#### [TASK DESCRIPTION]
Within the material below, transcribe exactly the lines from the one holding "Recreate this object" through the one holding "a recessed plinth.", keeping both ends and skipping the rest.

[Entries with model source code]
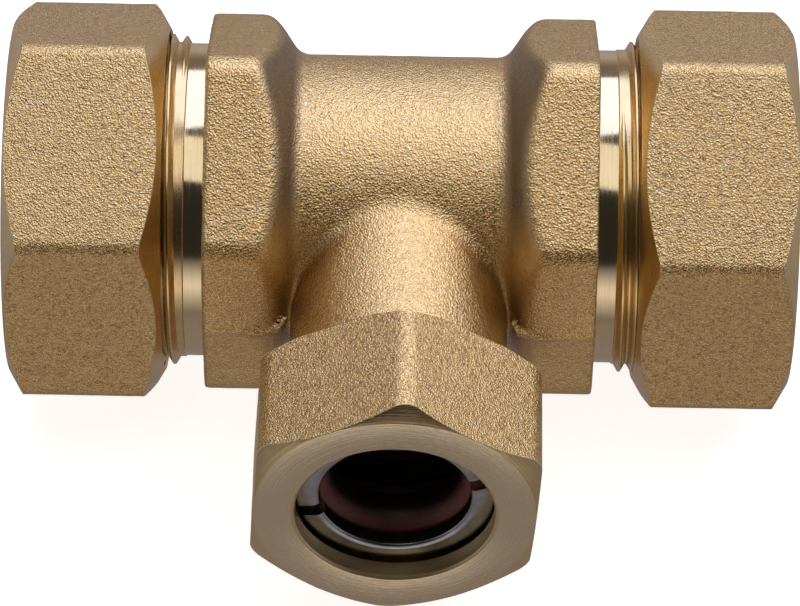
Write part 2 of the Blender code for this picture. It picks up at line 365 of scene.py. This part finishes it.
siliconeTone = {"color": (0.12, 0.031, 0.028), "edge": (0.18, 0.050, 0.043),
                "roughness": 0.42, "grain": 0.25}
blackCord = softRubber("blackCord", (0.012, 0.012, 0.012), (0.02, 0.02, 0.02), 0.5, 0.2)
graphite = softRubber("pressedGraphite", (0.05, 0.05, 0.055), (0.08, 0.08, 0.085), 0.45, 0.3)
print("materials made")


body = {
    "barrel": 16.9, "across": 40.4, "draft": 1.2, "collarOut": 22.12,
    "flareIn": 12.0, "flareBase": 17.2, "flareSlope": 1.45,
    "neck": 12.1, "neckEnd": 29.6, "runBore": 12.2, "branchBore": 6.9,
    "cornerBlend": 1.35, "flareBlend": 1.0, "edgeBlend": 0.45, "neckBlend": 1.15, "rootBlend": 1.0,
    "flash": [(17.2, -20.0, 0.0), (15.0, -20.3, 0.1), (13.4, -20.2, 0.7), (12.8, -19.4, 1.5)],
    "flashRadius": 0.36, "flashBlend": 0.5,
    "grid": 0.41, "margin": 0.5, "wander": 0.035, "longWave": 0.33, "shortWave": 0.8, "seam": 0.12,
    "shadeReach": (1.4, 3.2, 7.0), "shadeMost": 0.32,
}


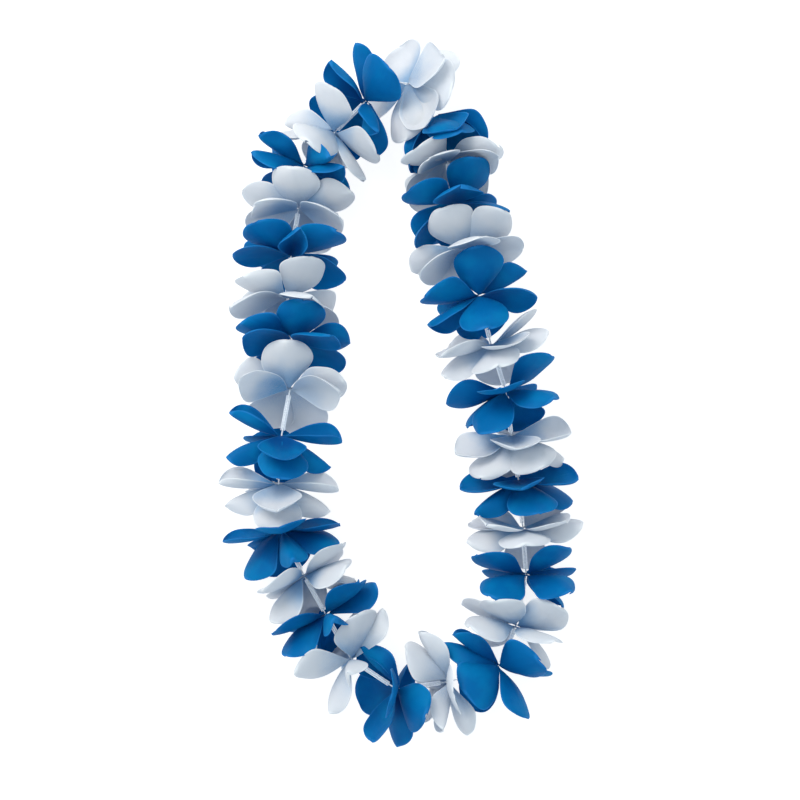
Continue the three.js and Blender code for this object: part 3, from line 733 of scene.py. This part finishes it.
def add_node(tree, kind, settings=(), values=(), links=()):
    """A node with its settings, its socket values, and links that come into its sockets."""
    node = tree.nodes.new(f"ShaderNode{kind}")
    for name, value in dict(settings).items():
        setattr(node, name, value)
    for socket, value in dict(values).items():
        node.inputs[socket].default_value = value
    for socket, source in dict(links).items():
        tree.links.new(source, node.inputs[socket])
    return node


def maths(tree, operation, first, second=None, third=None):
    """The result of a sum on numbers or on other nodes' outputs."""
    node = add_node(tree, "Math", {"operation": operation})
    for socket, value in zip(node.inputs, (first, second, third)):
        if isinstance(value, (int, float)):
            socket.default_value = value
        elif value is not None:
            tree.links.new(value, socket)
    return node.outputs[0]


def stepped(tree, value, ends, results=(0.0, 1.0)):
    """A smooth step of a value from one end to the other, between two results."""
    node = add_node(tree, "MapRange", {"interpolation_type": "SMOOTHSTEP"},
                    {1: ends[0], 2: ends[1], 3: results[0], 4: results[1]}, {0: value})
    return node.outputs[0]


def mixed_colour(tree, factor, first, second):
    """From the first colour to the second as the factor goes from zero to one."""
    node = add_node(tree, "Mix", {"data_type": "RGBA"}, {}, {0: factor})
    for socket, value in ((node.inputs[6], first), (node.inputs[7], second)):
        if isinstance(value, tuple):
            socket.default_value = (*value, 1)
        else:
            tree.links.new(value, socket)
    return node.outputs[2]


def attribute(tree, name):
    """A number that is kept with each of the mesh's points."""
    return add_node(tree, "Attribute", {"attribute_name": name}).outputs["Fac"]


def cloth_bump(tree):
    """Fine threads both ways, under slow creases that run from the root to the tip."""
    flat = add_node(tree, "UVMap", {"uv_map": "cloth"}).outputs[0]
    heights = []
    for direction in ("X", "Y"):
        threads = add_node(tree, "TexWave", {"bands_direction": direction},
                           {"Scale": FLAT_SPAN / WEAVE_PITCH / WAVE_TEXTURE_BANDS,
                            "Distortion": WEAVE_WANDER}, {"Vector": flat})
        heights.append(threads.outputs["Fac"])
    weave = maths(tree, "MULTIPLY", heights[0], heights[1])
    stretched = add_node(tree, "Mapping", {}, {"Scale": CREASE_STRETCH}, {"Vector": flat})
    creases = add_node(tree, "TexNoise", {"noise_dimensions": "4D"},
                       {"Scale": 1.0, "Detail": CREASE_DETAIL},
                       {"Vector": stretched.outputs[0], "W": attribute(tree, "petal")})
    fine = add_node(tree, "Bump", {}, {"Strength": WEAVE_STRENGTH, "Distance": WEAVE_DEPTH * MM},
                    {"Height": weave})
    slow = add_node(tree, "Bump", {}, {"Strength": CREASE_STRENGTH, "Distance": CREASE_DEPTH * MM},
                    {"Height": creases.outputs[0], "Normal": fine.outputs[0]})
    return slow.outputs[0]


def painted_hub_shade(tree, mottle):
    """How far the painted shade reaches: most near the hub, and more on some petals."""
    reach = maths(tree, "MULTIPLY_ADD", mottle, PAINTED_SHADE_MOTTLE, attribute(tree, "share"))
    near_hub = stepped(tree, reach, PAINTED_SHADE_FADES, (1.0, 0.0))
    chance = add_node(tree, "TexWhiteNoise", {"noise_dimensions": "1D"}, {},
                      {"W": attribute(tree, "petal")}).outputs["Value"]
    strength = stepped(tree, chance, (0.0, 1.0), PAINTED_SHADE_STRENGTHS)
    return maths(tree, "MULTIPLY", near_hub, strength)


def painted_rim_highlight(tree):
    """How strongly the painted highlight shows along the sealed rim."""
    side = maths(tree, "ABSOLUTE", attribute(tree, "side"))
    outline = maths(tree, "MAXIMUM", side, attribute(tree, "share"))
    return maths(tree, "MULTIPLY", stepped(tree, outline, RIM_HIGHLIGHT_FADES), RIM_HIGHLIGHT_STRENGTH)


def cloth_material(name, dye):
    """Dyed satin: painted shade near the hub, a painted highlight along the sealed rim, and light
    that comes through.
    """
    material, tree, output = new_material(name)
    place = add_node(tree, "TexCoord").outputs["Object"]
    mottle = add_node(tree, "TexNoise", {}, {"Scale": MOTTLE_SCALE, "Detail": MOTTLE_DETAIL},
                      {"Vector": place}).outputs[0]
    # Painted shade near the hub, darker on the blue and bluer on the white, stands in for the shade
    # among the petals and the blue light bled through the white cloth.
    hub_shade_share = painted_hub_shade(tree, mottle)
    patch = maths(tree, "MULTIPLY", stepped(tree, mottle, PATCH_FADES), PATCH_STRENGTH)
    colour = mixed_colour(tree, patch, dye.main, dye.light)
    colour = mixed_colour(tree, hub_shade_share, colour, dye.painted_shade)
    # A painted highlight: a lighter line along the sealed rim.
    colour = mixed_colour(tree, painted_rim_highlight(tree), colour, dye.rim)
    rough = stepped(tree, mottle, MOTTLE_RANGE, CLOTH_ROUGHNESS)
    bump = cloth_bump(tree)
    front = add_node(tree, "BsdfPrincipled", {},
                     {"Sheen Weight": CLOTH_SHEEN, "Sheen Roughness": CLOTH_SHEEN_ROUGHNESS,
                      "Sheen Tint": (*dye.sheen, 1), "Specular IOR Level": CLOTH_SPECULAR,
                      "Alpha": dye.opacity},
                     {"Base Color": colour, "Roughness": rough, "Normal": bump})
    # The light that comes through takes on the same painted shade near the hub.
    glow = mixed_colour(tree, hub_shade_share, dye.through, dye.painted_shade)
    back = add_node(tree, "BsdfTranslucent", {}, {}, {"Color": glow, "Normal": bump})
    mix = add_node(tree, "MixShader", {}, {0: dye.share_through},
                   {1: front.outputs[0], 2: back.outputs[0]})
    tree.links.new(mix.outputs[0], output.inputs[0])
    return material


def tube_material():
    """Thin clear plastic: nearly unseen face on, bright and cloudy along its edges, where its
    painted glow shows most.
    """
    material, tree, output = new_material("clear_tube")
    place = add_node(tree, "TexCoord").outputs["Object"]
    haze = add_node(tree, "TexNoise", {}, {"Scale": TUBE_HAZE_SCALE, "Detail": TUBE_HAZE_DETAIL},
                    {"Vector": place})
    rough = stepped(tree, haze.outputs[0], TUBE_HAZE_RANGE, TUBE_ROUGHNESS)
    edge = add_node(tree, "LayerWeight", {}, {"Blend": TUBE_EDGE_BLEND}).outputs["Facing"]
    cloud = stepped(tree, edge, TUBE_EDGE_RANGE, TUBE_OPACITY)
    # Its emission is a painted glow; the tube is no lamp.
    shader = add_node(tree, "BsdfPrincipled", {},
                      {"Base Color": (*TUBE_COLOUR, 1), "IOR": TUBE_IOR,
                       "Specular IOR Level": TUBE_SPECULAR,
                       "Emission Color": (*TUBE_PAINTED_GLOW_COLOUR, 1), "Emission Strength": TUBE_PAINTED_GLOW},
                      {"Roughness": rough, "Alpha": cloud})
    tree.links.new(shader.outputs[0], output.inputs[0])
    return material


def thread_material():
    """White cotton thread with its twist."""
    material, tree, output = new_material("thread")
    place = add_node(tree, "TexCoord").outputs["Object"]
    twist = add_node(tree, "TexWave", {"bands_direction": "DIAGONAL"},
                     {"Scale": THREAD_TWIST_SCALE, "Distortion": THREAD_TWIST_WANDER},
                     {"Vector": place}).outputs["Fac"]
    colour = mixed_colour(tree, twist, THREAD_SHADE, THREAD_COLOUR)
    bump = add_node(tree, "Bump", {},
                    {"Strength": THREAD_TWIST_STRENGTH, "Distance": THREAD_TWIST_DEPTH * MM},
                    {"Height": twist})
    shader = add_node(tree, "BsdfPrincipled", {}, {"Roughness": THREAD_ROUGHNESS},
                      {"Base Color": colour, "Normal": bump.outputs[0]})
    tree.links.new(shader.outputs[0], output.inputs[0])
    return material


def make_materials():
    """Each slot's material."""
    return {
        "blue_fabric": cloth_material("blue_fabric", BLUE),
        "white_fabric": cloth_material("white_fabric", WHITE),
        "clear_tube": tube_material(),
        "thread": thread_material(),
    }


def add_floor():
    """The paper that the lei lies on."""
    half = FLOOR_SIZE / 2 * MM
    mesh = bpy.data.meshes.new("floor")
    mesh.from_pydata([(-half, -half, 0), (half, -half, 0), (half, half, 0), (-half, half, 0)], [],
                     [(0, 1, 2, 3)])
    floor = bpy.data.objects.new("floor", mesh)
    bpy.context.scene.collection.objects.link(floor)
    material, tree, output = new_material("floor_paper")
    shader = add_node(tree, "BsdfPrincipled", {},
                      {"Base Color": (*FLOOR_COLOUR, 1), "Roughness": FLOOR_ROUGHNESS,
                       "Specular IOR Level": FLOOR_SPECULAR,
                       "Emission Color": (*FLOOR_GLOW_COLOUR, 1), "Emission Strength": FLOOR_GLOW})
    tree.links.new(shader.outputs[0], output.inputs[0])
    mesh.materials.append(material)


def add_key_light():
    """One broad lamp, turned to the middle of the lei."""
    light = bpy.data.lights.new("key", "AREA")
    light.shape = "DISK"
    light.size = KEY_SIZE * MM
    light.energy = KEY_POWER
    light.color = KEY_COLOUR
    lamp = bpy.data.objects.new("key", light)
    bpy.context.scene.collection.objects.link(lamp)
    lamp.location = [value * MM for value in KEY_PLACE]
    lamp.rotation_euler = (-lamp.location).to_track_quat("-Z", "Y").to_euler()


def add_sky():
    """Even light from all round."""
    world = bpy.data.worlds.new("studio")
    bpy.context.scene.world = world
    world.use_nodes = True
    background = world.node_tree.nodes["Background"]
    background.inputs["Color"].default_value = (*SKY_COLOUR, 1)
    background.inputs["Strength"].default_value = SKY_STRENGTH


def add_camera(shift):
    """A long lens, straight above the loop."""
    data = bpy.data.cameras.new("camera")
    data.sensor_width = SENSOR_WIDTH
    data.lens = SENSOR_WIDTH * CAMERA_HEIGHT / VIEW_WIDTH
    camera = bpy.data.objects.new("camera", data)
    bpy.context.scene.collection.objects.link(camera)
    place = (shift[0], shift[1], CAMERA_HEIGHT + THREAD_HEIGHT)
    camera.location = [value * MM for value in place]
    bpy.context.scene.camera = camera


shift = origin_shift()
petals = lay_petals()
settle(petals)
materials = make_materials()
add_camera(shift)
add_thread(shift, materials)
add_spacers(shift, materials)
add_blooms(petals, shift, materials)
add_floor()
add_key_light()
add_sky()
bpy.context.scene.view_settings.view_transform = "Standard"
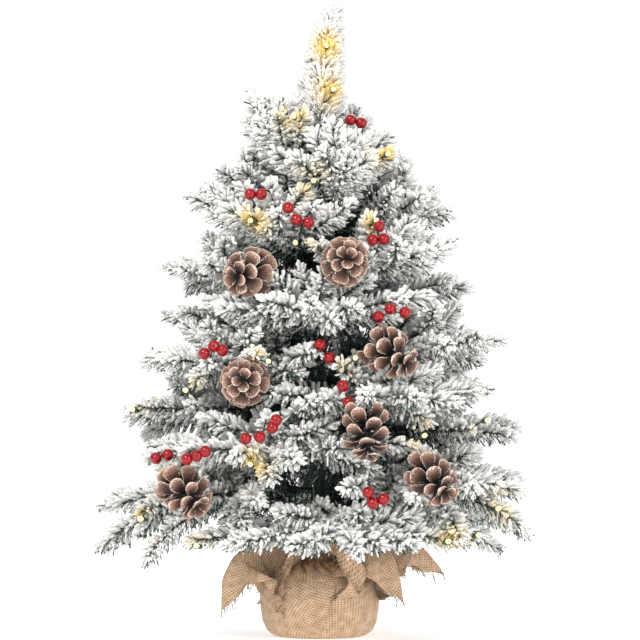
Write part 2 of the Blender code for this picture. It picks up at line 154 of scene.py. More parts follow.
class Nodes:
    """Short ways to add nodes to a shader tree and to join them."""

    def __init__(self, tree):
        self.tree = tree

    def fill(self, socket, value):
        """Links a socket, or sets it; a colour gets its alpha."""
        if isinstance(value, bpy.types.NodeSocket):
            self.tree.links.new(value, socket)
        else:
            socket.default_value = (*value, 1) if socket.type == "RGBA" else value

    def node(self, kind, inputs=None, **settings):
        made = self.tree.nodes.new(kind)
        for key, value in settings.items():
            setattr(made, key, value)
        for key, value in (inputs or {}).items():
            self.fill(made.inputs[key], value)
        return made

    def place(self):
        return self.node("ShaderNodeTexCoord").outputs["Object"]

    def noise(self, scale, detail=3.0, rough=0.55, vector=None):
        values = {"Vector": vector or self.place(), "Scale": scale, "Detail": detail, "Roughness": rough}
        return self.node("ShaderNodeTexNoise", values).outputs["Fac"]

    def ramp(self, factor, stops):
        """Colours along a factor, as (place, colour) stops."""
        made = self.node("ShaderNodeValToRGB", {"Fac": factor})
        made.color_ramp.elements.remove(made.color_ramp.elements[1])
        made.color_ramp.elements[0].position = stops[0][0]
        made.color_ramp.elements[0].color = (*stops[0][1], 1)
        for place, colour in stops[1:]:
            made.color_ramp.elements.new(place).color = (*colour, 1)
        return made.outputs["Color"]

    def mix(self, factor, a, b, blend="MIX"):
        made = self.node("ShaderNodeMix", {0: factor}, data_type="RGBA", blend_type=blend)
        self.fill(made.inputs[6], a)
        self.fill(made.inputs[7], b)
        return made.outputs[2]

    def sum(self, operation, a, b=0.0, c=0.0):
        return self.node("ShaderNodeMath", {0: a, 1: b, 2: c}, operation=operation).outputs[0]

    def step(self, value, low, high):
        """A smooth step from 0 at low to 1 at high."""
        return self.node(
            "ShaderNodeMapRange", {0: value, 1: low, 2: high}, interpolation_type="SMOOTHSTEP"
        ).outputs[0]

    def value(self, name):
        return self.node("ShaderNodeAttribute", attribute_name=name).outputs["Fac"]

    def group(self, tree, **inputs):
        """The outputs of a shared group, placed here with its own values."""
        made = self.node("ShaderNodeGroup", node_tree=tree)
        for name, value in {"Vector": self.place(), **inputs}.items():
            self.fill(made.inputs[name], value)
        return made.outputs


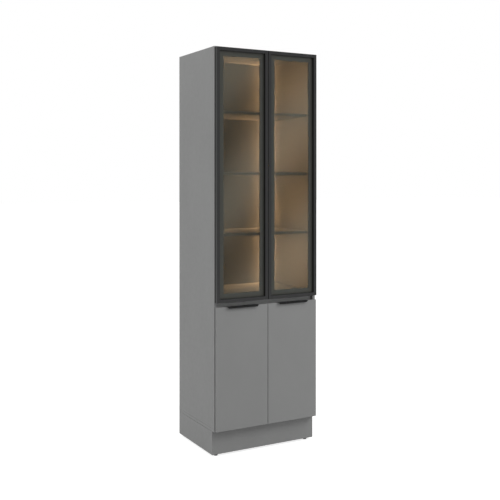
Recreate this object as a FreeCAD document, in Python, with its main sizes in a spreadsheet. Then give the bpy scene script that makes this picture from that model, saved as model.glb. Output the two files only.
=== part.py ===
"""Tall cabinet: two hinged glazed doors above two hinged board doors, on a recessed plinth.

Millimetres. X runs along the width, Y from the doors at the front (negative) to the back,
and Z up from the floor. The origin is on the floor, under the centre of the overall box.
The left half is built from the sheet and the right half is its mirror image.
"""
import FreeCAD
import Part
import Sketcher
import os
import re

# Driving sizes: alias, value, meaning.
SIZES = [
    ("cabinet_width", 600, "outside of one side panel to the other"),
    ("cabinet_height", 2063, "floor to the top of the sides"),
    ("carcass_depth", 428, "front edge to back edge of a side panel"),
    ("board_thickness", 15, "sides, top, floors, shelves, rail and plinth"),
    ("back_thickness", 3, "back panel"),
    ("back_inset", 9, "back panel to the rear edge of the sides"),
    ("groove_depth", 7, "groove that holds the back panel"),
    ("plinth_height", 120, "plinth boards, top to bottom"),
    ("plinth_setback", 24, "carcass front edge to plinth face"),
    ("plinth_joint", 1.2, "shadow groove along the top of the plinth's side boards, each way"),
    ("side_joint", 0.6, "shadow groove under each side panel, each way"),
    ("floor_clearance", 12, "floor to the lower edge of the plinth"),
    ("divider_cover", 26, "bottom of the glazed doors to the top face of the divider board"),
    ("rail_setback", 20, "carcass front edge to the rail face in the finger recess"),
    ("rail_cover", 19, "lower edge of the rail to the top of the board doors"),
    ("shelf_setback", 60, "carcass front edge to a shelf's front edge"),
    ("shelf_play", 1, "shelf to side panels and back panel"),
    ("shelf_pin_radius", 2.5, "shelf pin"),
    ("shelf_pin_length", 16, "shelf pin, half of it in the side panel"),
    ("shelf_pin_margin", 50, "shelf pin axis to the shelf's front or back edge"),
    ("door_gap", 1.5, "carcass front edge to the back of a closed door"),
    ("door_reveal", 4, "door edge to the outer face of the carcass"),
    ("meeting_gap", 3, "between the two doors of a pair"),
    ("lower_door_height", 620, "board door"),
    ("lower_door_thickness", 15, "board door"),
    ("finger_gap", 23, "top of the board doors to the bottom of the glazed doors"),
    ("upper_door_thickness", 20, "aluminium frame, front to back"),
    ("frame_width", 43, "aluminium frame, lip and flange together"),
    ("lip_width", 17, "hollow lip of the frame"),
    ("lip_wall", 1.5, "wall of the hollow lip"),
    ("flange_thickness", 3, "flange behind the glass"),
    ("glass_thickness", 4, "door glass"),
    ("glass_play", 1, "glass edge to the lip"),
    ("pivot_inset", 4.6, "door edge to the hinge axis"),
    ("pivot_depth", 7, "back of the door to the hinge axis"),
    ("pin_radius", 1.5, "hinge pin"),
    ("pin_length", 26, "hinge pin"),
    ("pin_clearance", 0.06, "radial play of the knuckle on its pin"),
    ("knuckle_radius", 2.4, "knuckle at the end of a hinge arm"),
    ("arm_height", 8, "hinge arm, top to bottom"),
    ("arm_thickness", 2, "hinge arm along the side panel"),
    ("neck_thickness", 2.4, "arm between knuckle and side panel"),
    ("slot_clearance", 0.4, "free space around the arm inside the door"),
    ("plate_thickness", 1.5, "hinge plate on the side panel"),
    ("plate_start", 5, "carcass front edge to the hinge plate"),
    ("plate_length", 36, "hinge plate along the depth"),
    ("plate_height", 40, "hinge plate, top to bottom"),
    ("screw_radius", 2, "hinge screw shank"),
    ("screw_grip", 10, "hinge screw in the side panel"),
    ("screw_head_radius", 3.5, "hinge screw head"),
    ("screw_head_height", 1.5, "hinge screw head"),
    ("screw_offset", 12, "hinge screw above or below the hinge centre"),
    ("block_height", 32, "hinge block inside a door"),
    ("cup_radius", 17.5, "hinge cup in a board door"),
    ("cup_wall", 1.2, "hinge cup wall and floor"),
    ("cup_depth", 12, "hinge cup, from the back of the door"),
    ("cup_edge", 4, "door edge to the rim of the cup"),
    ("upper_hinge_margin", 100, "hinge centre to the end of a glazed door"),
    ("lower_hinge_margin", 90, "hinge centre to the end of a board door"),
    ("pull_length", 178, "edge pull, along its top"),
    ("pull_thickness", 2, "sheet of the edge pull"),
    ("pull_projection", 11, "door face to the front of the pull"),
    ("pull_drop", 7.5, "door top to the lower edge of the pull's lip"),
    ("pull_tongue", 12, "tongue of the pull, let into the door's top edge"),
    ("pull_setback", 3, "door face to the pull's tongue"),
    ("pull_slant", 0.6, "run of the pull's slanted ends over their height"),
    ("channel_leg", 17, "leg of the corner light channel"),
    ("channel_wall", 1.2, "wall of the corner light channel"),
    ("diffuser_depth", 3, "diffuser, measured along a channel leg"),
    ("channel_play", 2, "shelf corner to the light channel"),
    ("leg_inset", 33, "outer face of the carcass to the leg axis"),
    ("leg_setback", 27, "plinth face to the leg axis"),
    ("leg_pad_radius", 10, "foot pad"),
    ("leg_pad_height", 6, "foot pad"),
    ("leg_stem_radius", 5, "adjusting stem"),
    ("leg_stem_height", 24, "adjusting stem between pad and tube"),
    ("leg_tube_radius", 9, "leg tube"),
    ("leg_flange_radius", 12, "leg flange under the bottom board"),
    ("leg_flange_height", 5, "leg flange"),
    ("bumper_radius", 3.5, "door bumper"),
    ("bumper_offset", 20, "door bumper to the centre line"),
]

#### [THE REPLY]
Recreate this object as a FreeCAD document, in Python, with its main sizes in a spreadsheet. Then give the bpy scene script that makes this picture from that model, saved as model.glb. Output the two files only.
=== part.py ===
"""Tall cabinet: two hinged glazed doors above two hinged board doors, on a recessed plinth.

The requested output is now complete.